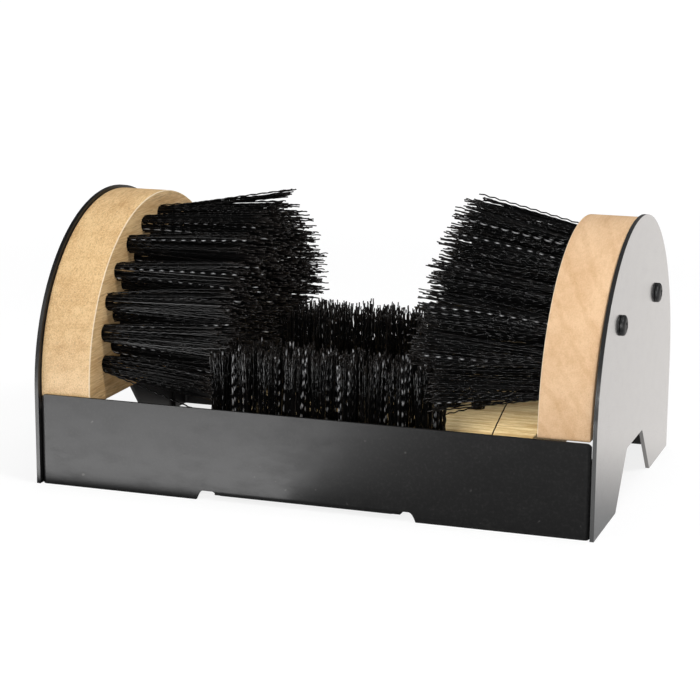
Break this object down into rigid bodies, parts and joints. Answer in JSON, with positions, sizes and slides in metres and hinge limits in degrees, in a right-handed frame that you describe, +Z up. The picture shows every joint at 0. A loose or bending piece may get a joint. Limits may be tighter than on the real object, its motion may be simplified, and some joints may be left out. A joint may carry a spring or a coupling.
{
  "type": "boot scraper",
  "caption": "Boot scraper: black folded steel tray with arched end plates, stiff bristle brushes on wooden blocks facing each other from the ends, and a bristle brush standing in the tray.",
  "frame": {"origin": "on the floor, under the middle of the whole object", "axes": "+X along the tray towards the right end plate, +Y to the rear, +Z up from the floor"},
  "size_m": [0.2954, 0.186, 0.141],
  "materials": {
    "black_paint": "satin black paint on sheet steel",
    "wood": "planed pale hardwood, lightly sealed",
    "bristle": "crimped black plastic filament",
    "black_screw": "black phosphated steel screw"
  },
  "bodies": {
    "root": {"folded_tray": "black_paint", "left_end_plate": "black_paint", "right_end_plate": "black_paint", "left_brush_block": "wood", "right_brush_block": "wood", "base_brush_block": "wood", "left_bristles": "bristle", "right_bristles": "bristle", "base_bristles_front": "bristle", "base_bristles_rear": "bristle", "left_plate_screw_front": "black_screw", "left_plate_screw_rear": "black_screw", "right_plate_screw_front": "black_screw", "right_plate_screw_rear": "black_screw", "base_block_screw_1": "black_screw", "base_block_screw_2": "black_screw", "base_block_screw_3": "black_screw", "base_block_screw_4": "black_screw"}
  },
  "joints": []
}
================
### Set task
Go through the listing above and restate it word for word.

### Result of this exercise
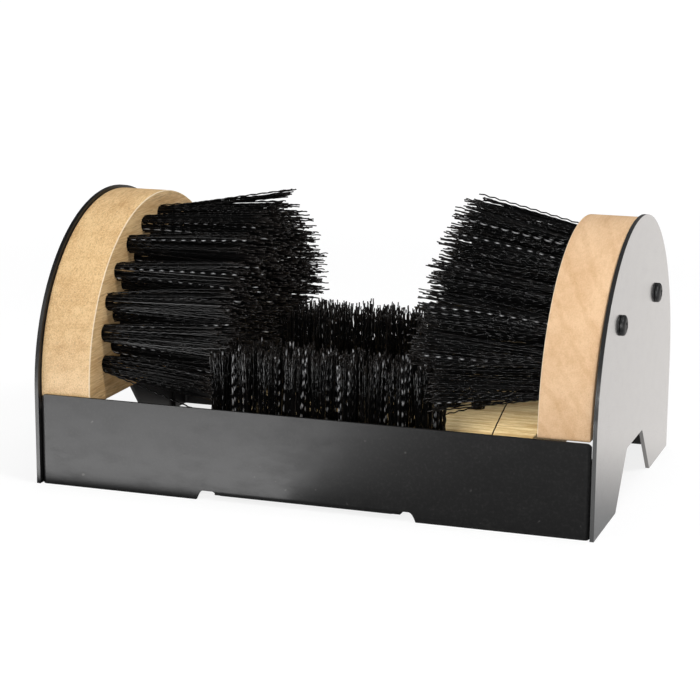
Break this object down into rigid bodies, parts and joints. Answer in JSON, with positions, sizes and slides in metres and hinge limits in degrees, in a right-handed frame that you describe, +Z up. The picture shows every joint at 0. A loose or bending piece may get a joint. Limits may be tighter than on the real object, its motion may be simplified, and some joints may be left out. A joint may carry a spring or a coupling.
{
  "type": "boot scraper",
  "caption": "Boot scraper: black folded steel tray with arched end plates, stiff bristle brushes on wooden blocks facing each other from the ends, and a bristle brush standing in the tray.",
  "frame": {"origin": "on the floor, under the middle of the whole object", "axes": "+X along the tray towards the right end plate, +Y to the rear, +Z up from the floor"},
  "size_m": [0.2954, 0.186, 0.141],
  "materials": {
    "black_paint": "satin black paint on sheet steel",
    "wood": "planed pale hardwood, lightly sealed",
    "bristle": "crimped black plastic filament",
    "black_screw": "black phosphated steel screw"
  },
  "bodies": {
    "root": {"folded_tray": "black_paint", "left_end_plate": "black_paint", "right_end_plate": "black_paint", "left_brush_block": "wood", "right_brush_block": "wood", "base_brush_block": "wood", "left_bristles": "bristle", "right_bristles": "bristle", "base_bristles_front": "bristle", "base_bristles_rear": "bristle", "left_plate_screw_front": "black_screw", "left_plate_screw_rear": "black_screw", "right_plate_screw_front": "black_screw", "right_plate_screw_rear": "black_screw", "base_block_screw_1": "black_screw", "base_block_screw_2": "black_screw", "base_block_screw_3": "black_screw", "base_block_screw_4": "black_screw"}
  },
  "joints": []
}